Family, today’s Verse of Providence, 2 Peter 1:4.
Appetizer
It gives us the beautiful answer to yesterday’s warning: sinful desire leads to corruption, but the promises of God lead us into life.
Table Conversation
Yesterday, James showed us the hidden movement of temptation: desire carried away into lust–enticed, conceived, bringing forth death. Today, Peter shows us another movement entirely. God has granted us His precious and magnificent promises so that by them we may become partakers of the divine nature, having escaped the corruption that is in the world by lust.
Lust pulls us toward corruption. Promise pulls us toward participation in the life of God. Sin offers a counterfeit future and takes more than we thought it would cost. God gives true promises that do more than comfort our emotions; they actually train our hope, redirect our desire, and form us into people who share in His nature.
These promises say: you are not trapped in corruption; you are not left powerless before lust; you are not limited to the old nature; you are not without everything needed for life and godliness; and you are not walking toward nothing. In Christ, God has promised participation in His life, escape from corruption, and entrance into His eternal kingdom.
By grace, those who belong to Christ are brought into fellowship with God’s life and character. We begin to share in what is His by nature as His Spirit forms holiness, love, truth, endurance, and obedience in us.
Desire does not disappear just because we tell it no.
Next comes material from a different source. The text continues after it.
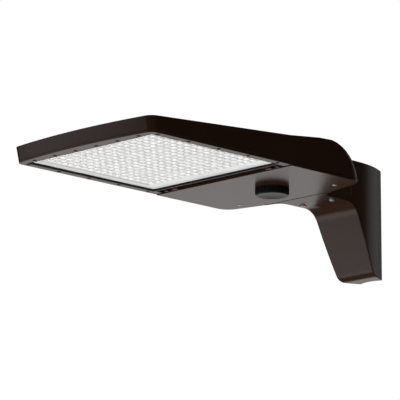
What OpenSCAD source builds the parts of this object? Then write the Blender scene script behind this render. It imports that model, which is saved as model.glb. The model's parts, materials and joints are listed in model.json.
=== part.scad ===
// Shoebox area light with a pole arm.
// X runs across the light, Y from the front edge to the pole, Z up. The origin is the middle of the
// two pole bolts, on the bottom of the round seat that lies against the pole.
// Modules draw in the lamp's own frame: Y from the front edge, Z from the underside.

/* [Housing] */
// Width across the underside
body_w = 320; // [290:1:350]
// Length from the front edge to the rear edge
body_len = 546; // [536:1:566]
// Height of the front edge
front_h = 27; // [25:0.5:32]
// Height of the sides at their tallest
side_h = 56; // [54:0.5:59]
// Distance from the rear edge to the crest of the sides
crest_back = 136; // [128:1:150]
// Length of the steep rise in front of the crest
rise_len = 84; // [70:1:110]
// Height of the sides where they steepen
break_h = 47.4; // [45:0.2:49]
// How far the front edge bows forward in the middle
front_bow = 11.7; // [4:0.1:16]
// Angle by which the walls lean outwards
draft = 10; // [6:0.5:12]
// Angle by which the rear edges sweep forward to the sides
rear_sweep = 12.4; // [6:0.2:16]
// Angle by which the rear face leans forward
rear_lean = 10.2; // [6:0.2:14]
// How far the rear face rolls forward at the top
rear_roll = 66; // [54:1:72]
// Radius of the front corners in plan
front_r = 12; // [8:1:18]
// Radius of the rear corners in plan
rear_r = 25; // [15:1:32]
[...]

Desire must be retrained by the power of the Holy Spirit. The heart needs promises stronger than the bait. The soul needs truth weightier than lust. The mind needs faith more compelling than the logic sin pretends to offer as a happy life.
So when corruption pulls, we do not merely grit our teeth and stare at the forbidden thing. We turn toward what God has promised. We remember who He is. We remember what He has given. We remember what we are becoming in Christ.
The world is full of lust promising life while producing death. But God has given precious and magnificent promises that lead us into true life.
So let us not be discipled by the bait.
Let us be formed by the promises.
And let the promises of God become stronger in us than the corruption that calls for our desire.
If the Word were to ask whether we’ve made these promises personal, how would we answer?